All season long, fans and players around the MLB have chirped at the Astros, but in Houston, many fans are tired of the narrative. The team got caught cheating—that’s inexcusable and deserving of condemnation. The transgressions also occurred four years ago, and while that may taint the franchise’s 2017 World Series win, it has nothing to do with the winning baseball the Astros have played this season. Astros fans don’t feel guilty about rooting for this team, and they shouldn’t. By and large, Astros fans have moved on, while the fans booing the team, at this point, are heckling laundry instead of actual players.

It’s not just the fans, though. Throughout the season, the Astros have managed to get under the skin of some of baseball’s best and most prominent teams and players. Back in August, the Dodgers drew the largest attendance at any MLB stadium this year, with 52,754 fans showing up in hopes of seeing the home team dole out some comeuppance to Houston. The Astros won 3–0. The crowd got ugly, with multiple fights breaking out and Dodgers security violently breaking up clashes. Even when the Dodgers won the second game to split the short series, Correa’s monster home run off Joe Kelly, who famously mocked him last year, felt like a moral victory.

In July, as the Yankees’ Aaron Judge rounded third base after hitting a solo home run off Zack Greinke, he pulled his jersey a little tighter. The gesture looked like a stab at Altuve, who’d made a similar motion after a walk-off homer in game six of the 2019 ALCS that put the Astros in the World Series. Judge’s move referred to never-proven (and debunked) rumors that Altuve had worn a buzzer under his jersey to notify him of what pitches were coming before he hit that series-winning shot.

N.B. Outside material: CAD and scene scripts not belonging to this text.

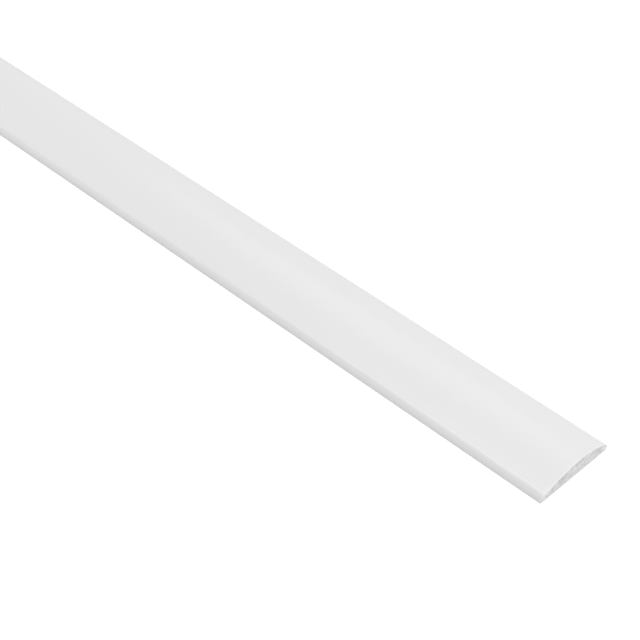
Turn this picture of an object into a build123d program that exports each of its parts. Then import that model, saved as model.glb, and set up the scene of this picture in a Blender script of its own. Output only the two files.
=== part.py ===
from build123d import *
from math import asin, cos, pi, sin
import os

# Flat trim strip: a straight length of solid foamed-plastic moulding, extruded in one piece.
# Its section is a flattened half oval. The back is flat and goes against the wall, the face is
# a low crown, and a round shoulder runs from the crown down to a short land at each long edge.
# The strip lies on its back. X runs along it, Y across it, and Z up out of the back.
# The origin is the middle of the back. All sizes are in millimetres.

# Driving dimensions
LENGTH = 2400.0          # one stock length, sawn square at both ends
WIDTH = 30.0             # across the back, from long edge to long edge
THICKNESS = 5.0          # from the back to the top of the crown
SHOULDER_RADIUS = 1.85   # round shoulder between the crown and the land
EDGE_LAND = 0.25         # upright flat of each long edge, under the shoulder
BACK_ARRIS = 0.15        # eased corner between the land and the back

# Angles from straight up, towards the +Y edge
LEVEL = pi / 2
DOWNWARD = pi


def crown_radius():
    """Radius of the crown, which peaks at the thickness and runs smoothly into each shoulder.

    A shoulder's circle touches the crown's from inside, so their centres are as far apart as the
    difference of the two radii. The crown's centre is on the middle line, and that fixes it.
    """
    across = WIDTH / 2 - SHOULDER_RADIUS
    rise = THICKNESS - EDGE_LAND - BACK_ARRIS
    return (across**2 + rise**2 - SHOULDER_RADIUS**2) / (2 * (rise - SHOULDER_RADIUS))


def on_circle(centre, radius, angle):
    """Point of a circle at an angle from straight up."""
    return centre[0] + radius * sin(angle), centre[1] + radius * cos(angle)


def arc(centre, radius, start, end):
    """Arc of a circle between two angles from straight up."""
    return ThreePointArc(
        on_circle(centre, radius, start),
        on_circle(centre, radius, (start + end) / 2),
        on_circle(centre, radius, end),
    )


def half_outline():
    """The section's +Y half, from the top of the crown to the middle of the back."""
    crown = crown_radius()
    crown_centre = (0, THICKNESS - crown)
    shoulder_centre = (WIDTH / 2 - SHOULDER_RADIUS, BACK_ARRIS + EDGE_LAND)
    arris_centre = (WIDTH / 2 - BACK_ARRIS, BACK_ARRIS)
    tangent = asin(shoulder_centre[0] / (crown - SHOULDER_RADIUS))
    return [
        arc(crown_centre, crown, 0, tangent),
        arc(shoulder_centre, SHOULDER_RADIUS, tangent, LEVEL),
        Line((WIDTH / 2, BACK_ARRIS + EDGE_LAND), (WIDTH / 2, BACK_ARRIS)),
        arc(arris_centre, BACK_ARRIS, LEVEL, DOWNWARD),
        Line((arris_centre[0], 0), (0, 0)),
    ]


def section():
    """The whole section at the -X end, as a face: one half and its mirror image."""
    with BuildSketch(Plane.YZ.offset(-LENGTH / 2)) as sketch:
        with BuildLine():
            for piece in half_outline():
                add(piece)
            mirror(about=Plane.YZ)
        make_face()
    return sketch.sketch


def trim_strip():
    """The strip: its section carried along the whole length, from the -X end to the +X end."""
    return extrude(section(), LENGTH)


def main():
    strip = trim_strip()
    os.makedirs("parts", exist_ok=True)
    export_step(strip, "parts/trim_strip.step")
    print("crown radius", round(crown_radius(), 3))
    print("faces", len(strip.faces()))
    print("section area", round(section().area, 3))
    print("volume over section times length", strip.volume / (section().area * LENGTH))


main()
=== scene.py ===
"""Looks of a flat trim strip of foamed plastic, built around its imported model.

The strip is one extruded piece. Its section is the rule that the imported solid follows: a low crown,
two round shoulders, a short land at each long edge and a flat back. Here it gets its sawn ends, with
the open cells of the foam, its eased end arrises, and the finishes of its skin and of its cut foam.
All sizes are in metres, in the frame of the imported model.
"""

from __future__ import annotations

import logging
import math
from dataclasses import dataclass
from enum import Enum

import bpy
import numpy as np
from mathutils import Matrix, Vector


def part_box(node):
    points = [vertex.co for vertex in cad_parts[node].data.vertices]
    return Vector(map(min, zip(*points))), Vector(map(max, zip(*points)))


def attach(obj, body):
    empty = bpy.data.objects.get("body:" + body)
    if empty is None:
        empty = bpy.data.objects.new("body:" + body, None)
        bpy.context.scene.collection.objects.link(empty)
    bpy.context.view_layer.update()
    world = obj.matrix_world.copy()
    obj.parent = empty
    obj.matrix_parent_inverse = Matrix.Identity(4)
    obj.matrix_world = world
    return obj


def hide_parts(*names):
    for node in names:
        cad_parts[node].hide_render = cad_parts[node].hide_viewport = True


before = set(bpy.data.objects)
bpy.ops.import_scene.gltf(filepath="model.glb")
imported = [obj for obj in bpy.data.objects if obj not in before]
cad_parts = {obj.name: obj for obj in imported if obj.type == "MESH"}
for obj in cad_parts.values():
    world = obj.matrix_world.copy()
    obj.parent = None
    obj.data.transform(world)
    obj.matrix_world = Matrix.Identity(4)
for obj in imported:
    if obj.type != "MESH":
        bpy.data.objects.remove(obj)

NODE = "trim_strip"
BODY = "root"
MM = 0.001
QUARTER_TURN = math.pi / 2
NOISE_MIDDLE = 0.5  # what a noise texture gives on average
TOUCHING = 0.001 * MM  # points closer than this count as one

log = logging.getLogger("trim_strip")


class CellMeasure(Enum):
    """What is measured in a pattern of irregular cells: the texture's feature, and its output."""

    WALL = ("DISTANCE_TO_EDGE", "Distance")
    CHANCE = ("F1", "Color")


class Signal:
    """An output socket of a node that Python's operators work on."""

    def __init__(self, graph: Graph, socket: bpy.types.NodeSocket) -> None:
        """Keeps the socket and the graph it belongs to.

        Args:
            graph: The graph that new Math nodes are added to.
            socket: The output socket.
        """
        self.graph = graph
        self.socket = socket

    def math(self, operation: str, *others: Signal | float) -> Signal:
        """One Math node with this signal as its first value.

        Args:
            operation: The Math node's operation.
            others: The node's other values.

        Returns:
            The node's result.
        """
        return self.graph.math(operation, self, *others)

    def __add__(self, other: Signal | float) -> Signal:
        """This signal plus another."""
        return self.math("ADD", other)

    def __radd__(self, other: float) -> Signal:
        """A number plus this signal."""
        return self.math("ADD", other)

    def __sub__(self, other: Signal | float) -> Signal:
        """This signal minus another."""
        return self.math("SUBTRACT", other)

    def __rsub__(self, other: float) -> Signal:
        """A number minus this signal."""
        return self.graph.math("SUBTRACT", other, self)

    def __mul__(self, other: Signal | float) -> Signal:
        """This signal times another."""
        return self.math("MULTIPLY", other)

    def __rmul__(self, other: float) -> Signal:
        """A number times this signal."""
        return self.math("MULTIPLY", other)

    def __truediv__(self, other: Signal | float) -> Signal:
        """This signal over another."""
        return self.math("DIVIDE", other)


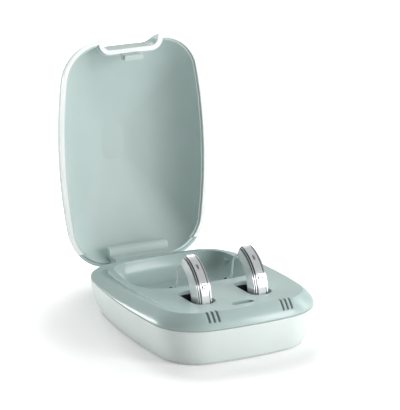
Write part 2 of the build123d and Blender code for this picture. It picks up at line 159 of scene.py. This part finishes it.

On social media, Yankees fans reveled in Judge’s troll maneuver, but their moment was short-lived. In the following day’s game, Altuve clapped back with another walk-off homer, this one completing a six-run, ninth-inning comeback. When his teammates received him at home plate, they ripped his jersey from his body to show there was no buzzer. Altuve has walked off the Yankees so many times that some have begun to refer to him as a Yankee killer. Meanwhile, the Yankees have been chanting “F— Al-tu-ve” at games this season—even when they aren’t playing the Astros. We can probably agree that coordinated chants cursing the name of a player that the Yankees aren’t even playing is odd fan behavior.

A city of 2.3 million, Houston is one of MLB’s larger markets, but it’s odd for juggernauts like the Yankees and Dodgers to let any rival live rent-free in their heads, especially considering how pricey real estate is in New York and L.A. The Astros seem to have accomplished something bigger than a single win or playoff appearance—they’ve elevated themselves to a status that makes Houston a perennial storyline. Perhaps that’s the price of infamy, but fans across the country probably wouldn’t care about 2017 if the Astros weren’t still competing for titles in 2021.

While some fans focused more on jeering the Astros than supporting their own teams—and paid for Astros merch to defile—Houston has simply continued to win. In addition to the team’s streak of reaching the playoffs, the Astros’ four consecutive trips to the League Championship Series is an achievement that’s only been matched four previous times in MLB history. If the Astros return to the ALCS this year, they’ll be the third team to accomplish a streak of that length.

In the end, however, rings mean more than pennants. The Astros of recent years won’t be considered a dynasty without multiple World Series wins, especially with 2017’s trophy stained by scandal. Despite a season full of superlatives, the team has slumped down the stretch and will need to find a spark to overcome American League rivals and whichever team emerges from the stacked National League, where both the Dodgers and the Giants have won more games, hit more home runs, and posted better pitching stats than the Astros. If the Astros survive baseball’s postseason gauntlet and emerge champions again, it’ll be the sweetest moment yet in a half-decade of success, and fans in Houston should be damn proud.